Everything goes smoothly at first. Just as she had expected from first appearances. He is smooth, polished, and she buys the image, purchases it wholesale. She had been looking for something new. Now she has it, and her expectations seem to have been well-founded.
She gets into bed at night, alone between the cold sheets, and closes her eyes. She sleeps soundly, knowing that by the time morning arrives things will be returned to their rightful state – shiny, warm, steaming. She awakens each morning to that smell that assures her that she is safe, that nothing has leaked in the night, that everything has come clean as she lay dreaming.
She has never had this before, this ease, this confidence. Each day is the same as the one before, and each morning she feels happy, almost proud, when she opens her eyes and remembers that he is there, taking care of her.
She calls him Samson, even though that’s not really quite his name. It suits him, though. He’s big and strong and yet she knows in some ways she really controls him.
But something soon goes wrong. Nothing big, just one little piece, a tiny part of the whole. In fact, she’s not even sure what it is. It’s insignificant, she thinks. One night the timing is off, it seems to take him longer than usual.
The following Tuesday morning when she wakes up, she notices that things aren’t quite as nice as they were at first.
She begins to worry. His power over her lies in the fact that he could stop functioning at any moment. There is no guarantee. He can’t leave her, because he belongs to her. He is hers. But he could simply fall silent, or utter only low moaning sounds.
Once he threatens to do this. For an hour he grumbles softly. She can’t understand what he’s saying, though she listens anxiously. He barely moves. She waits, sitting on her kitchen chair, her eyes fixed on his face. This cannot go on and on, she thinks. And then it does. In a panic, she kicks him, just once, with a shriek, then runs away in shame. When she comes back, he acts as if nothing happened. He seems to be rinsing the dishes. Did she imagine the whole episode? She was on the verge of picking up the phone.
For now, she can fix it. A self-repair. A little coaxing, a little voodoo, a little love, or a kick anyway. And everything returns to normal for a few days. He cares for her just as he used to. She sleeps soundly again.

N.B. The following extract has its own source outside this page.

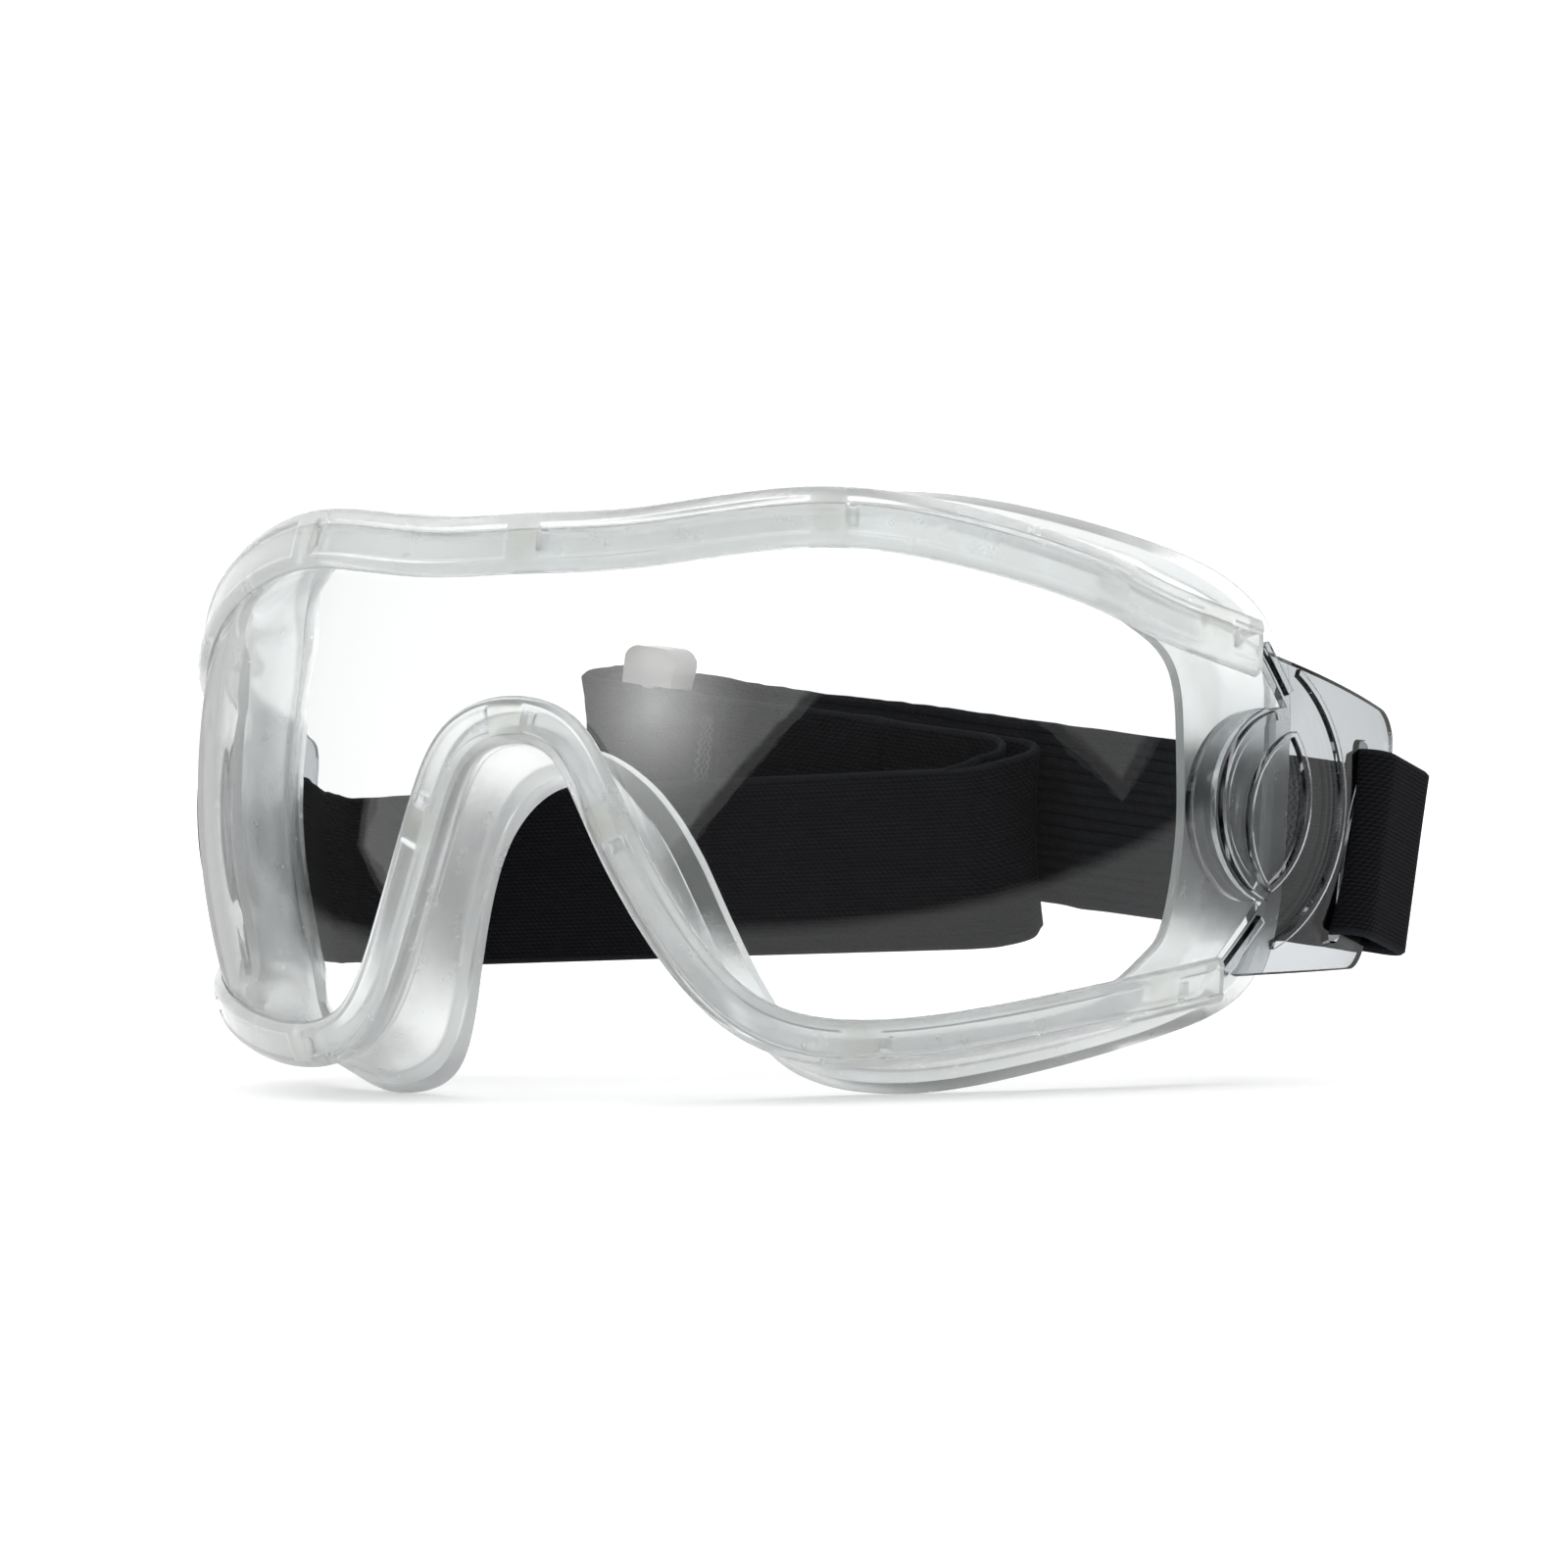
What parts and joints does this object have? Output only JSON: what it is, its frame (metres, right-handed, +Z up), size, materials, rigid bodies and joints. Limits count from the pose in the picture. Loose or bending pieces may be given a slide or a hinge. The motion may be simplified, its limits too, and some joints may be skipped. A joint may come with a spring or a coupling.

But soon, another problem, and she begins to toss and turn. Visions of filth and grime and she wakes up, sweating. An indefinable stench (Is it eggs? Or something metallic?) arises from that part whose meaning or function is opaque to her.
She goes down and looks in. Nothing seems to flow down there – there was always something dirty about it. You are supposed to clean it every day but she can’t imagine that anyone really does that. She herself doesn’t even want to touch it – there always seemed to be an inch of standing water down in the bottom. How can something with standing water in it possibly be expected to get things clean? And standing water is not just disgusting: it’s dangerous. Mosquitoes might grow in there, or other diseases, things that breed other things and might invade or slowly take over.
And isn’t it all connected anyway? Aren’t all the pipes sort of interconnected inside the walls, like veins in a body? And everyone knows that veins aren’t neat – they can all infect each other. Can a house go septic? she wonders. When she was small, she knew a man, a friend of her mother’s, who had gotten some kind of minor infection and subsequently “gone septic.” She had seen him, well maybe not literally seen him, but she remembered him turning into a sort of putrid puddle of muck, lying in his hospital bed, gradually seeping into the mattress. Perhaps that might happen now, with them, with her house, with the system that has been working so well for them both.
But she hopes not. It has never come to that before, why would it now?